Posted February 18, 2017 in Florida Trust Litigation

Florida Probate and Trust Litigation Blog

Florida Recognizes Oral Trusts

Trusts are familiar to many as a vehicle of estate planning or to protect assets. But, when most people think of a trust, they think of a thick stack of papers with sometimes difficult-to-read language. 

In Florida, oral trusts are recognized and enforceable, although Florida does not recognize an oral Last Will and Testament.
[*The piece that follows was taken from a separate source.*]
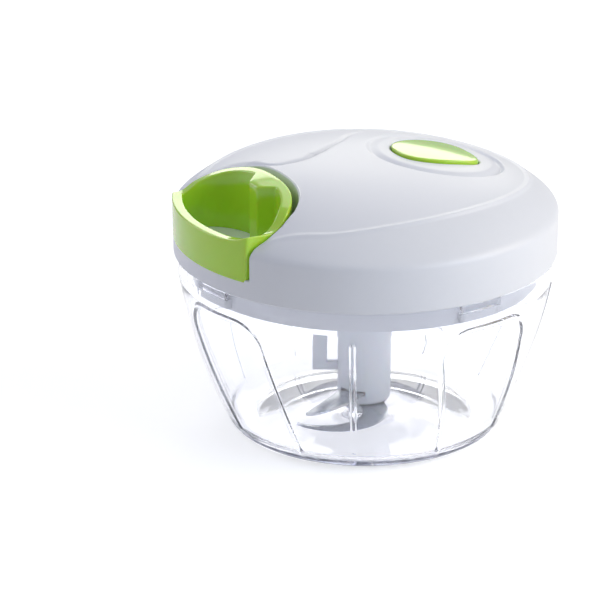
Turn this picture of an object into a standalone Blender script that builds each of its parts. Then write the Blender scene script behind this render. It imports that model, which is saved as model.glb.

The relevant statutory provision in Florida's Trust Code is Section 736.0407, which provides:

Except as required by s. 736.0403 or a law other than this code, a trust need not be evidenced by a trust instrument but the creation of an oral trust and its terms may be established only by clear and convincing evidence.

In many ways, an oral trust is similar to an oral contract. I doubt any estate planning lawyer would recommend that someone maintain an instrument as powerful as a trust through oral terms, (just as a lawyer would likely recommend against an oral contract) but the enforceability is the same.

It is important to note that the burden on establishing the oral trust is higher. The proponent must establish the terms of the oral trust by clear and convincing evidence.

There are limitations to oral trusts. For example, an oral trust cannot have testamentary aspects, because such a trust would not comply with Florida Statutes Section 736.0403(2)(b):

(b) The testamentary aspects of a revocable trust, executed by a settlor who is a domiciliary of this state at the time of execution, are invalid unless the trust instrument is executed by the settlor with the formalities required for the execution of a will in this state. For purposes of this subsection, the term “testamentary aspects” means those provisions of the trust instrument that dispose of the trust property on or after the death of the settlor other than to the settlor's estate.

Similarly, a trusts containing real property must be signed by the settlor.